-- Start of Given data --

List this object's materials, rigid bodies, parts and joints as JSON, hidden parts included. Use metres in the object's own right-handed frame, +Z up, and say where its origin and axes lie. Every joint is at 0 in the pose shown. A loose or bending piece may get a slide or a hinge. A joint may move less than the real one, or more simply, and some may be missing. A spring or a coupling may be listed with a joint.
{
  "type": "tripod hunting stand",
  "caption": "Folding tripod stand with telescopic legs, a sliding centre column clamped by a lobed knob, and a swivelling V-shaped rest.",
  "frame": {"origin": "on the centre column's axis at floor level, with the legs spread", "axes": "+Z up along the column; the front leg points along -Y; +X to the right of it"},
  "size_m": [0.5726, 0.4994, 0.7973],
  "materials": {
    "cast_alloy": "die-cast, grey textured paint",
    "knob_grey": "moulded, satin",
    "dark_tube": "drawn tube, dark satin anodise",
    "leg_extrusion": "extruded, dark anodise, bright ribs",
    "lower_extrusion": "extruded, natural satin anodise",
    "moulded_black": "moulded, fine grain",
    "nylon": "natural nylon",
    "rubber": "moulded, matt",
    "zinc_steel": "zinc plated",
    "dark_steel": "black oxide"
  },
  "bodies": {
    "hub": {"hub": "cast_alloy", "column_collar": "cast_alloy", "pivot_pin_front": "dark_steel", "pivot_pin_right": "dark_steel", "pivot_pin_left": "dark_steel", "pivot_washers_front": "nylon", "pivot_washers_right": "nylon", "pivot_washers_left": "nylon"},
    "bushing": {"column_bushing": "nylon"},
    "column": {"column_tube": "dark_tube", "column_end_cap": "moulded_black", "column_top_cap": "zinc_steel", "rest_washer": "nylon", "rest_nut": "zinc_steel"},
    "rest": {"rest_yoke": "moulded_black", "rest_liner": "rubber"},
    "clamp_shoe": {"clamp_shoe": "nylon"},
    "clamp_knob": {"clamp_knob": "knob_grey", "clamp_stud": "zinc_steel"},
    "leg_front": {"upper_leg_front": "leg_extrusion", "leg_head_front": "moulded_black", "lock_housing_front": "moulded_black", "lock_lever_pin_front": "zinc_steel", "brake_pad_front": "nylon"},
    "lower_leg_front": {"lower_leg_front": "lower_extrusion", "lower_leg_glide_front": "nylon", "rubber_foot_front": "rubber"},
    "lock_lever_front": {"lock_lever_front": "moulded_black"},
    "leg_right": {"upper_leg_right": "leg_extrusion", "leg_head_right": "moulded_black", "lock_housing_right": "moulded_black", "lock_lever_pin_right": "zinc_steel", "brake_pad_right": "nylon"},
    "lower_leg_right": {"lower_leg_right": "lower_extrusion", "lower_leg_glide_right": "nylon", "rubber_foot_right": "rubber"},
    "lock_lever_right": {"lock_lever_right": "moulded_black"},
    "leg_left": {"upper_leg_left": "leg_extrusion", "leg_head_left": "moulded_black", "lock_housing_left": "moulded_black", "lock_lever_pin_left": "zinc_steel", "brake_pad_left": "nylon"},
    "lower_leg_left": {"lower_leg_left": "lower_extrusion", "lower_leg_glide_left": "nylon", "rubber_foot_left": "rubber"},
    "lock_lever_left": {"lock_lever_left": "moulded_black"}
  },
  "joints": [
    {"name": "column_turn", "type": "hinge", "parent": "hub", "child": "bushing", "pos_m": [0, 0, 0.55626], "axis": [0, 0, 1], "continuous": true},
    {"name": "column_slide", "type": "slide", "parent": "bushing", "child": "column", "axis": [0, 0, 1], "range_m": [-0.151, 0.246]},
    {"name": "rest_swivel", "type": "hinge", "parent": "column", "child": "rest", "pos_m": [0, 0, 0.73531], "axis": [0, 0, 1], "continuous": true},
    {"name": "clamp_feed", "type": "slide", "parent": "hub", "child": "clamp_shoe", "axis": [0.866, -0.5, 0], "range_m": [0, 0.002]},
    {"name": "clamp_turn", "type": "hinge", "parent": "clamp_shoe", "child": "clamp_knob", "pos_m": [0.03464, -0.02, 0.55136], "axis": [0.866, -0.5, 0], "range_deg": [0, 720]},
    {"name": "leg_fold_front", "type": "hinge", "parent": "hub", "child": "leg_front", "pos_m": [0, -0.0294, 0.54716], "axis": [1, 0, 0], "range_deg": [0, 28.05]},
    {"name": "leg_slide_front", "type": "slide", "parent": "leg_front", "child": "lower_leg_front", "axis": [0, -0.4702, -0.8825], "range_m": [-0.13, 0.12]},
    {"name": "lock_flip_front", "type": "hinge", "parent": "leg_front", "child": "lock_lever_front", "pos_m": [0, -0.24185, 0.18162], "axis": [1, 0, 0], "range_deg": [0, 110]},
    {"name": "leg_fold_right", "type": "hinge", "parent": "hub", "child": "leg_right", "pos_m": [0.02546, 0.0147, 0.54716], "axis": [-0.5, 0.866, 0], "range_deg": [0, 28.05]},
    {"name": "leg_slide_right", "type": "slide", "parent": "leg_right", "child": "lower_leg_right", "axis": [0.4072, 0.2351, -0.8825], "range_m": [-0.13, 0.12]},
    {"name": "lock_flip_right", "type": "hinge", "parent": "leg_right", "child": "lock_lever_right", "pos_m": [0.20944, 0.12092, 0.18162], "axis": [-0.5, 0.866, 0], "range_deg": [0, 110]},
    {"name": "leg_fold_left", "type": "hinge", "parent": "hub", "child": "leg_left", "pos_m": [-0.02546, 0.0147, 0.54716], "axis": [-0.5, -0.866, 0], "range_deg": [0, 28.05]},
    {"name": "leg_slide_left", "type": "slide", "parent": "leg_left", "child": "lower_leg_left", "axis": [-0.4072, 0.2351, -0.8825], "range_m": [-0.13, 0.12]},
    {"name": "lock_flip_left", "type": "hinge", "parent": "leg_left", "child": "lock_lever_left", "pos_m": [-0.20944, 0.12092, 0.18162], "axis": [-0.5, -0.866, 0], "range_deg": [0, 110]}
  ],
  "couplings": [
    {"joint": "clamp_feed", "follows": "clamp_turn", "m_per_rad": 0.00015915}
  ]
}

-- End of Given data --

* [To be done]
Repeat the whole listing exactly, keeping every line intact.

* [Complete answer]
List this object's materials, rigid bodies, parts and joints as JSON, hidden parts included. Use metres in the object's own right-handed frame, +Z up, and say where its origin and axes lie. Every joint is at 0 in the pose shown. A loose or bending piece may get a slide or a hinge. A joint may move less than the real one, or more simply, and some may be missing. A spring or a coupling may be listed with a joint.
{
  "type": "tripod hunting stand",
  "caption": "Folding tripod stand with telescopic legs, a sliding centre column clamped by a lobed knob, and a swivelling V-shaped rest.",
  "frame": {"origin": "on the centre column's axis at floor level, with the legs spread", "axes": "+Z up along the column; the front leg points along -Y; +X to the right of it"},
  "size_m": [0.5726, 0.4994, 0.7973],
  "materials": {
    "cast_alloy": "die-cast, grey textured paint",
    "knob_grey": "moulded, satin",
    "dark_tube": "drawn tube, dark satin anodise",
    "leg_extrusion": "extruded, dark anodise, bright ribs",
    "lower_extrusion": "extruded, natural satin anodise",
    "moulded_black": "moulded, fine grain",
    "nylon": "natural nylon",
    "rubber": "moulded, matt",
    "zinc_steel": "zinc plated",
    "dark_steel": "black oxide"
  },
  "bodies": {
    "hub": {"hub": "cast_alloy", "column_collar": "cast_alloy", "pivot_pin_front": "dark_steel", "pivot_pin_right": "dark_steel", "pivot_pin_left": "dark_steel", "pivot_washers_front": "nylon", "pivot_washers_right": "nylon", "pivot_washers_left": "nylon"},
    "bushing": {"column_bushing": "nylon"},
    "column": {"column_tube": "dark_tube", "column_end_cap": "moulded_black", "column_top_cap": "zinc_steel", "rest_washer": "nylon", "rest_nut": "zinc_steel"},
    "rest": {"rest_yoke": "moulded_black", "rest_liner": "rubber"},
    "clamp_shoe": {"clamp_shoe": "nylon"},
    "clamp_knob": {"clamp_knob": "knob_grey", "clamp_stud": "zinc_steel"},
    "leg_front": {"upper_leg_front": "leg_extrusion", "leg_head_front": "moulded_black", "lock_housing_front": "moulded_black", "lock_lever_pin_front": "zinc_steel", "brake_pad_front": "nylon"},
    "lower_leg_front": {"lower_leg_front": "lower_extrusion", "lower_leg_glide_front": "nylon", "rubber_foot_front": "rubber"},
    "lock_lever_front": {"lock_lever_front": "moulded_black"},
    "leg_right": {"upper_leg_right": "leg_extrusion", "leg_head_right": "moulded_black", "lock_housing_right": "moulded_black", "lock_lever_pin_right": "zinc_steel", "brake_pad_right": "nylon"},
    "lower_leg_right": {"lower_leg_right": "lower_extrusion", "lower_leg_glide_right": "nylon", "rubber_foot_right": "rubber"},
    "lock_lever_right": {"lock_lever_right": "moulded_black"},
    "leg_left": {"upper_leg_left": "leg_extrusion", "leg_head_left": "moulded_black", "lock_housing_left": "moulded_black", "lock_lever_pin_left": "zinc_steel", "brake_pad_left": "nylon"},
    "lower_leg_left": {"lower_leg_left": "lower_extrusion", "lower_leg_glide_left": "nylon", "rubber_foot_left": "rubber"},
    "lock_lever_left": {"lock_lever_left": "moulded_black"}
  },
  "joints": [
    {"name": "column_turn", "type": "hinge", "parent": "hub", "child": "bushing", "pos_m": [0, 0, 0.55626], "axis": [0, 0, 1], "continuous": true},
    {"name": "column_slide", "type": "slide", "parent": "bushing", "child": "column", "axis": [0, 0, 1], "range_m": [-0.151, 0.246]},
    {"name": "rest_swivel", "type": "hinge", "parent": "column", "child": "rest", "pos_m": [0, 0, 0.73531], "axis": [0, 0, 1], "continuous": true},
    {"name": "clamp_feed", "type": "slide", "parent": "hub", "child": "clamp_shoe", "axis": [0.866, -0.5, 0], "range_m": [0, 0.002]},
    {"name": "clamp_turn", "type": "hinge", "parent": "clamp_shoe", "child": "clamp_knob", "pos_m": [0.03464, -0.02, 0.55136], "axis": [0.866, -0.5, 0], "range_deg": [0, 720]},
    {"name": "leg_fold_front", "type": "hinge", "parent": "hub", "child": "leg_front", "pos_m": [0, -0.0294, 0.54716], "axis": [1, 0, 0], "range_deg": [0, 28.05]},
    {"name": "leg_slide_front", "type": "slide", "parent": "leg_front", "child": "lower_leg_front", "axis": [0, -0.4702, -0.8825], "range_m": [-0.13, 0.12]},
    {"name": "lock_flip_front", "type": "hinge", "parent": "leg_front", "child": "lock_lever_front", "pos_m": [0, -0.24185, 0.18162], "axis": [1, 0, 0], "range_deg": [0, 110]},
    {"name": "leg_fold_right", "type": "hinge", "parent": "hub", "child": "leg_right", "pos_m": [0.02546, 0.0147, 0.54716], "axis": [-0.5, 0.866, 0], "range_deg": [0, 28.05]},
    {"name": "leg_slide_right", "type": "slide", "parent": "leg_right", "child": "lower_leg_right", "axis": [0.4072, 0.2351, -0.8825], "range_m": [-0.13, 0.12]},
    {"name": "lock_flip_right", "type": "hinge", "parent": "leg_right", "child": "lock_lever_right", "pos_m": [0.20944, 0.12092, 0.18162], "axis": [-0.5, 0.866, 0], "range_deg": [0, 110]},
    {"name": "leg_fold_left", "type": "hinge", "parent": "hub", "child": "leg_left", "pos_m": [-0.02546, 0.0147, 0.54716], "axis": [-0.5, -0.866, 0], "range_deg": [0, 28.05]},
    {"name": "leg_slide_left", "type": "slide", "parent": "leg_left", "child": "lower_leg_left", "axis": [-0.4072, 0.2351, -0.8825], "range_m": [-0.13, 0.12]},
    {"name": "lock_flip_left", "type": "hinge", "parent": "leg_left", "child": "lock_lever_left", "pos_m": [-0.20944, 0.12092, 0.18162], "axis": [-0.5, -0.866, 0], "range_deg": [0, 110]}
  ],
  "couplings": [
    {"joint": "clamp_feed", "follows": "clamp_turn", "m_per_rad": 0.00015915}
  ]
}